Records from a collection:
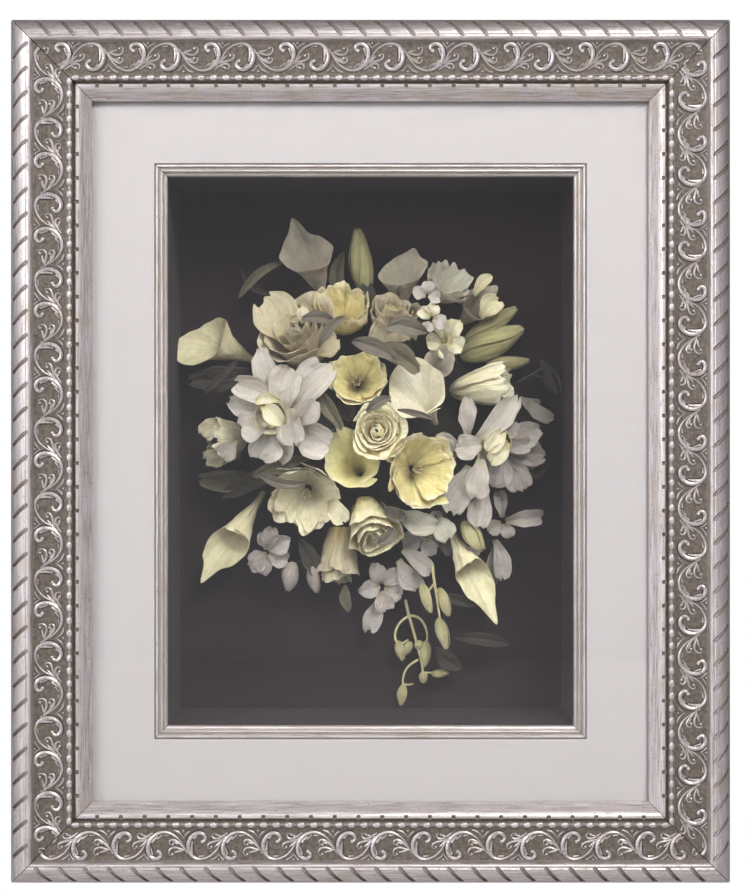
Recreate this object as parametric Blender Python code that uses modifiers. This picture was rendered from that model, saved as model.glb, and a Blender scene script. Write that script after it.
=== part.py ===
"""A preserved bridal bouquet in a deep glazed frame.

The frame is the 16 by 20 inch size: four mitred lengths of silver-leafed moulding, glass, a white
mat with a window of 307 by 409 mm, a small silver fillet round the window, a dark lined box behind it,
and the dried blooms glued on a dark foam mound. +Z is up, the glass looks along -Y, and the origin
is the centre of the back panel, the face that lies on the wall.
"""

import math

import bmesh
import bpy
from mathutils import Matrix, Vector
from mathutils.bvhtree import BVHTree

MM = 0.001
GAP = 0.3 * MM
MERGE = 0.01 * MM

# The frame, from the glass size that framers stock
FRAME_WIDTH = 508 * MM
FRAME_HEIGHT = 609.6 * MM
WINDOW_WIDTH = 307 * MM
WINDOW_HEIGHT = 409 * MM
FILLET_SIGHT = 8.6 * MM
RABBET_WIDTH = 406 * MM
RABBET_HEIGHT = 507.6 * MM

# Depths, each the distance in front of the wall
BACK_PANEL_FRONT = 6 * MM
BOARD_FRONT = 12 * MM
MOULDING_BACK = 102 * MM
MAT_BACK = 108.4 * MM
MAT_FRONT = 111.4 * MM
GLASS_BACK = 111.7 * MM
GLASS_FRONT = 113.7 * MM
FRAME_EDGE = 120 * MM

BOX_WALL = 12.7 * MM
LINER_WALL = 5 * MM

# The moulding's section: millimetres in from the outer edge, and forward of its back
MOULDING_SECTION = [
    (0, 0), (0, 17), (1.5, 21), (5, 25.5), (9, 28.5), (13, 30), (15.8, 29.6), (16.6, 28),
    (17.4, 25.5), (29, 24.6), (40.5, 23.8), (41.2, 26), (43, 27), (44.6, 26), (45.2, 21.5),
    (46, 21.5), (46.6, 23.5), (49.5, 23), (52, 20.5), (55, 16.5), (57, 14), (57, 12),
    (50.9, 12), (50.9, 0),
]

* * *

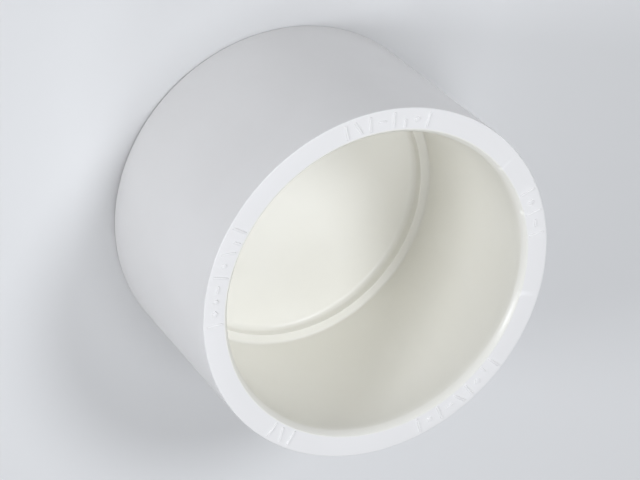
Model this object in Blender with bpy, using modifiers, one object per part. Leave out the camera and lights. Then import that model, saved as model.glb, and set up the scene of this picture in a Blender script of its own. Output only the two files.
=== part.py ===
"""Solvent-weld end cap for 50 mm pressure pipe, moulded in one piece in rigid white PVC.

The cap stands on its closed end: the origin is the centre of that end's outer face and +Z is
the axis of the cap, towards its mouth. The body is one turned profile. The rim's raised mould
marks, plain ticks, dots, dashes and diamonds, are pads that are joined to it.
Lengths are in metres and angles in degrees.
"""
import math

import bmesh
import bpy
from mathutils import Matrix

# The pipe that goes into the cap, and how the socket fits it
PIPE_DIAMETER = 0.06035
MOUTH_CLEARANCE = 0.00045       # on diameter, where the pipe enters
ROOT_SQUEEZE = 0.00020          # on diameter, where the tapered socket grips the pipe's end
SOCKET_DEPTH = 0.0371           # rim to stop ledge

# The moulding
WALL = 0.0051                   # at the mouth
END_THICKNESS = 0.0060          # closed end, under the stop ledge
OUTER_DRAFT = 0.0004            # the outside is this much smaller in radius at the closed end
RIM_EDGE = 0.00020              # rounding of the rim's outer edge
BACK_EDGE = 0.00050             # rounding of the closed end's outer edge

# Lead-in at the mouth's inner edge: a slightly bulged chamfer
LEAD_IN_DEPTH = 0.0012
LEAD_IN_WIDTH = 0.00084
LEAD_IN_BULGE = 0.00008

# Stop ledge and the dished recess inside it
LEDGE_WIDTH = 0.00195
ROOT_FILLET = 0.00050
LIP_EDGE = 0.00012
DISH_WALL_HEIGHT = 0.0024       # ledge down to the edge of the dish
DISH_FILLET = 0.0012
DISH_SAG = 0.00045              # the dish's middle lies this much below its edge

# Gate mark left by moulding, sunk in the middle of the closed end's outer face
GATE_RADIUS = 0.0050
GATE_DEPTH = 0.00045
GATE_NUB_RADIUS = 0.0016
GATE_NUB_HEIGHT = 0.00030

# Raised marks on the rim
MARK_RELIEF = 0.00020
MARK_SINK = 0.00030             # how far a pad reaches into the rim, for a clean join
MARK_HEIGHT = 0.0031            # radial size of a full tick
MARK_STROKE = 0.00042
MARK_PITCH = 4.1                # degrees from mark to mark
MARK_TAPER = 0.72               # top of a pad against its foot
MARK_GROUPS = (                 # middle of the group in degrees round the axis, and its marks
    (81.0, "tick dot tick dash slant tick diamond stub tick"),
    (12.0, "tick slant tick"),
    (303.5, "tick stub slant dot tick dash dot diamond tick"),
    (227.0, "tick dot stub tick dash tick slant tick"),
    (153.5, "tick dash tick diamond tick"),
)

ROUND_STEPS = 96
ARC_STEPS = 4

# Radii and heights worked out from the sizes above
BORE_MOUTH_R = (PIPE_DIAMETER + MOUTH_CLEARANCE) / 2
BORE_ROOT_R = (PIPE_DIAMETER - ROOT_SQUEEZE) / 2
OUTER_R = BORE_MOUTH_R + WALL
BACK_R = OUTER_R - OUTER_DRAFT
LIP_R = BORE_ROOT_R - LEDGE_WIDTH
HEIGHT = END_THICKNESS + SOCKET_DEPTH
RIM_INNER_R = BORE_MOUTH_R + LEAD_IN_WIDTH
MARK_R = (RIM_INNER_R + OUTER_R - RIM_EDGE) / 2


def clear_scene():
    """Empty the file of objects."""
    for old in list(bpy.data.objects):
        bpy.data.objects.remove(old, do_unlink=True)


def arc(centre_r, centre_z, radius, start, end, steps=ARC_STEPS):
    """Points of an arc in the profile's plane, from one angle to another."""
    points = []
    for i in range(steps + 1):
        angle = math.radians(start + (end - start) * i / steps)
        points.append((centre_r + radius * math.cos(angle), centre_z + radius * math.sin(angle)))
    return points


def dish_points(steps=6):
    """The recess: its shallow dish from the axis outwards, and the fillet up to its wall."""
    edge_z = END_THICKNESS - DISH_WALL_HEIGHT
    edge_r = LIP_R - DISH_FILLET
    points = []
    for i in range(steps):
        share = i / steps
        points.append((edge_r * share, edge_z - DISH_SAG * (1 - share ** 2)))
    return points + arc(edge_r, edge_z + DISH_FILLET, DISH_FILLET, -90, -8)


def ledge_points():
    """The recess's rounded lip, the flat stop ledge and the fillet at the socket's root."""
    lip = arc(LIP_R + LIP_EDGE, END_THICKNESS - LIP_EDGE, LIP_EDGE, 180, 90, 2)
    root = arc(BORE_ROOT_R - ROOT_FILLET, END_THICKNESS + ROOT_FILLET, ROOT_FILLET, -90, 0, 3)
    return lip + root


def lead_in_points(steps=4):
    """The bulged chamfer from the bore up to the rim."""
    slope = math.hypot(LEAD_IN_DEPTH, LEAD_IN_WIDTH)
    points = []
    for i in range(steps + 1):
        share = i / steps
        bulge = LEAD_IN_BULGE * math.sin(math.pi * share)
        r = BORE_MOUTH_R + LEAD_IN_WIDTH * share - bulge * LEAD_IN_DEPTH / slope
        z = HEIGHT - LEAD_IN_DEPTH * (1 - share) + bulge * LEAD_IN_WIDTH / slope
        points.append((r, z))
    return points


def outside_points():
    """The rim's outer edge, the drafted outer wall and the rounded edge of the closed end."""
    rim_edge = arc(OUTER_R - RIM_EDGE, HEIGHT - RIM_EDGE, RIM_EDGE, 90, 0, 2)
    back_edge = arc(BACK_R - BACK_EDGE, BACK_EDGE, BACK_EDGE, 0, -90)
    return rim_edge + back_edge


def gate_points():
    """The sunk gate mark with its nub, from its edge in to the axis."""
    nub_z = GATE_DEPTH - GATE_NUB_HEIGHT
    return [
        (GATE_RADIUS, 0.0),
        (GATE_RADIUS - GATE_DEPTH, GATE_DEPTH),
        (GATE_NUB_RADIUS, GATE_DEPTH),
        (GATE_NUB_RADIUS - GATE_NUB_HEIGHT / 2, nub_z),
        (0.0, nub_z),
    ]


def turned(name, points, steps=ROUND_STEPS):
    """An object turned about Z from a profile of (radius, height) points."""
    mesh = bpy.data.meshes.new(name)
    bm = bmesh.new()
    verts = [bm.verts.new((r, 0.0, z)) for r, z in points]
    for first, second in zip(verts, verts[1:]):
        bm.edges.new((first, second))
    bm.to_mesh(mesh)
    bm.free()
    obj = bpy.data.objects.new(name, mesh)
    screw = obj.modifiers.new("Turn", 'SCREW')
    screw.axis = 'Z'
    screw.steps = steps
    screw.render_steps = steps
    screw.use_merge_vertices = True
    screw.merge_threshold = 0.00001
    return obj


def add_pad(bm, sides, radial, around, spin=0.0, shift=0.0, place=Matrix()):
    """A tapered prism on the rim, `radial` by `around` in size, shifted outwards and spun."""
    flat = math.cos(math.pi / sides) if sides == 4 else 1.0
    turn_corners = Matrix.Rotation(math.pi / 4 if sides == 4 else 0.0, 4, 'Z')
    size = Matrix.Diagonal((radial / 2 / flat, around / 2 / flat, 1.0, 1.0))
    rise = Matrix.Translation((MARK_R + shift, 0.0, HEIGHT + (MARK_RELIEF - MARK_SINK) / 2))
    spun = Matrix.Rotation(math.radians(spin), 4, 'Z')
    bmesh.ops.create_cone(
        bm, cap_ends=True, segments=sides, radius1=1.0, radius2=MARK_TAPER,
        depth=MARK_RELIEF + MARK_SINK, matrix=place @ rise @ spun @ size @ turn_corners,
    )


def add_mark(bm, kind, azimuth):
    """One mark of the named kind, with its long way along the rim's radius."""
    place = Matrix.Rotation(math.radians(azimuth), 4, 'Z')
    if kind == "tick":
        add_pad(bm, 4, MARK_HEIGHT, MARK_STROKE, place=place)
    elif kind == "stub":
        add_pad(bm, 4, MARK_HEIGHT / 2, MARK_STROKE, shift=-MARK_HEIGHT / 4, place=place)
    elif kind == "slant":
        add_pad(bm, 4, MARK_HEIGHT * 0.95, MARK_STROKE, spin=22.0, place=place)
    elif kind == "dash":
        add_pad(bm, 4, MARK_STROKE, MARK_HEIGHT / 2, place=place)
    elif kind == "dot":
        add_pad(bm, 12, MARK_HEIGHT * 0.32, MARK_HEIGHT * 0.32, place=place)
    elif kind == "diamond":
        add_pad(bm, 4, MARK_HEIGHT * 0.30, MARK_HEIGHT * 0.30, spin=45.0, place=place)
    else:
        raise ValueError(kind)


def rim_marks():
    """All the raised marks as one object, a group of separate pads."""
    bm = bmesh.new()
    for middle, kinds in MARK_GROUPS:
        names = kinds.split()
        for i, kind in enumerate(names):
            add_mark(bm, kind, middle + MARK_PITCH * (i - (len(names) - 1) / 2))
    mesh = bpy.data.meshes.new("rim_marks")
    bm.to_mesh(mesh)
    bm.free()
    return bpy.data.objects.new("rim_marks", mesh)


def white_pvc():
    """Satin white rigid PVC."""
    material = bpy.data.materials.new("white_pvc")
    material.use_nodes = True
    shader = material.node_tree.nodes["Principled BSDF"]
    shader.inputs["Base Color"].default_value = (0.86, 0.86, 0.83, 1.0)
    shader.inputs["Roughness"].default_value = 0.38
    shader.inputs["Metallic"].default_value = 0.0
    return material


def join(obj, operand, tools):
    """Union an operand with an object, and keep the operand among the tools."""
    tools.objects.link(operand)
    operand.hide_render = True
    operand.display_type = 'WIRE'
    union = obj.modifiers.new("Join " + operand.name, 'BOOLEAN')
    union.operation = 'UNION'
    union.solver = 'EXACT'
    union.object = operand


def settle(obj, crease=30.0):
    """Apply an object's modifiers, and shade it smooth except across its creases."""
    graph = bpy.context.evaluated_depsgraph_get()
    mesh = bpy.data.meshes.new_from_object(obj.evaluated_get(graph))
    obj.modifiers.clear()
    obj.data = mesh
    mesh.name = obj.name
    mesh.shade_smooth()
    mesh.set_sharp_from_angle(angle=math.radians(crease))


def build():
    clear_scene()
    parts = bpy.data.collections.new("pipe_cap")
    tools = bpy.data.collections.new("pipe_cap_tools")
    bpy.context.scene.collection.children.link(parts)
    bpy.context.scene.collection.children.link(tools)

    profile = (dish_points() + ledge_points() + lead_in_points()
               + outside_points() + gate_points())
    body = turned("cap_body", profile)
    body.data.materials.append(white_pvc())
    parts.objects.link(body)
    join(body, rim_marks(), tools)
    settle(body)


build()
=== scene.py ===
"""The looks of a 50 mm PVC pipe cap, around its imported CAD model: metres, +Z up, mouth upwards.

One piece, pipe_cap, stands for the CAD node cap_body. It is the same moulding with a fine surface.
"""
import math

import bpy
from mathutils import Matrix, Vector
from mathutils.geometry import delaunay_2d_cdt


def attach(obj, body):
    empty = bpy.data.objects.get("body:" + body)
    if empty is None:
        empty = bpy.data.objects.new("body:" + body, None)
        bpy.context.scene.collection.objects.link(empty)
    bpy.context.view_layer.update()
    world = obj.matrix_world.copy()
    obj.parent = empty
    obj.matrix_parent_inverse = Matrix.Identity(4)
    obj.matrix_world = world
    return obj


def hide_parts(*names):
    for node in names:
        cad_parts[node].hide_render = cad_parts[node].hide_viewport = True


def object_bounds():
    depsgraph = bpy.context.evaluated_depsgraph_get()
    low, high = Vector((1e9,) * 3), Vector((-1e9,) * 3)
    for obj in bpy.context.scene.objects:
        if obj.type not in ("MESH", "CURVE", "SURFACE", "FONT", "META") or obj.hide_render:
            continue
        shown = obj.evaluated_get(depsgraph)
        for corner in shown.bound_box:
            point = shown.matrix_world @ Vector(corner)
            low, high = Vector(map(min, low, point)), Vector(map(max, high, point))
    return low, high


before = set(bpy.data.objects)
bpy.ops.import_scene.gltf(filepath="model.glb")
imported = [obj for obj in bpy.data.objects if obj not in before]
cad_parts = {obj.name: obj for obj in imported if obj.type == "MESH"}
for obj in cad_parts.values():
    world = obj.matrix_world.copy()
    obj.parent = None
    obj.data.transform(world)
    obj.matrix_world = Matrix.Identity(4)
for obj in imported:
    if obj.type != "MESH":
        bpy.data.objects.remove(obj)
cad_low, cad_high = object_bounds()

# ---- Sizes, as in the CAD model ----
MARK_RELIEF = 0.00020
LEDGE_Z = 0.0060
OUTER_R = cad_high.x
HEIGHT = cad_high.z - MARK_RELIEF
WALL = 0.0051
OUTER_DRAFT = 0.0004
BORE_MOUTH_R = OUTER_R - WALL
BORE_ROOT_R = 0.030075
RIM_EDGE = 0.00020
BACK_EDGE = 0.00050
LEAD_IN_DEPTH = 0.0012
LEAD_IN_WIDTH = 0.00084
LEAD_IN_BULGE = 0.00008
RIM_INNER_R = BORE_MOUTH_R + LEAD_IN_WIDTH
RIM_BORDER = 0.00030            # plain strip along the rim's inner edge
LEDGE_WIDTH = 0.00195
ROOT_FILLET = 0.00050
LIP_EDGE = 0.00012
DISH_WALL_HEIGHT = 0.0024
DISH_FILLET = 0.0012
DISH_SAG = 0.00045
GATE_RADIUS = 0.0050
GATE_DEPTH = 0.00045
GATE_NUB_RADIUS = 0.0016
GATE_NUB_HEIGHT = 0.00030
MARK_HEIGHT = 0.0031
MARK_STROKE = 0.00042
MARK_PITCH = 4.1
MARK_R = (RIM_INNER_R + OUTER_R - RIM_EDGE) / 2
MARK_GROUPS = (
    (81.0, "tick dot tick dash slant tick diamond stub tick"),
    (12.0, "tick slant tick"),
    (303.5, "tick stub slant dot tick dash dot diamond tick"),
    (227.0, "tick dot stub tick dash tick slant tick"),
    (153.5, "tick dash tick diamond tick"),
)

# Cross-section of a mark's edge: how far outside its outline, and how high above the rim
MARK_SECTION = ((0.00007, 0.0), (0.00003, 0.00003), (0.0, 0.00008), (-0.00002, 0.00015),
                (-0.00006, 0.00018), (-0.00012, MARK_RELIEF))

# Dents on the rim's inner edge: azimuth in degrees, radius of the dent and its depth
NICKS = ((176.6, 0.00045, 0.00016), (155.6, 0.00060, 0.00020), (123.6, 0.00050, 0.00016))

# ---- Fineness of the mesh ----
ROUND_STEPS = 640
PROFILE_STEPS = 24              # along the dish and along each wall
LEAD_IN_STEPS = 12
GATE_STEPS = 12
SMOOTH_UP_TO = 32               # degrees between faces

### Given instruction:
Only the lines running from the line with "profile = (dish_points()" through the line with "cad_parts[node].hide_render = cad_parts[node].hide_viewport" should be repeated, exactly and with both ends kept.

### The response:
    profile = (dish_points() + ledge_points() + lead_in_points()
               + outside_points() + gate_points())
    body = turned("cap_body", profile)
    body.data.materials.append(white_pvc())
    parts.objects.link(body)
    join(body, rim_marks(), tools)
    settle(body)


build()
=== scene.py ===
"""The looks of a 50 mm PVC pipe cap, around its imported CAD model: metres, +Z up, mouth upwards.

One piece, pipe_cap, stands for the CAD node cap_body. It is the same moulding with a fine surface.
"""
import math

import bpy
from mathutils import Matrix, Vector
from mathutils.geometry import delaunay_2d_cdt


def attach(obj, body):
    empty = bpy.data.objects.get("body:" + body)
    if empty is None:
        empty = bpy.data.objects.new("body:" + body, None)
        bpy.context.scene.collection.objects.link(empty)
    bpy.context.view_layer.update()
    world = obj.matrix_world.copy()
    obj.parent = empty
    obj.matrix_parent_inverse = Matrix.Identity(4)
    obj.matrix_world = world
    return obj


def hide_parts(*names):
    for node in names:
        cad_parts[node].hide_render = cad_parts[node].hide_viewport = True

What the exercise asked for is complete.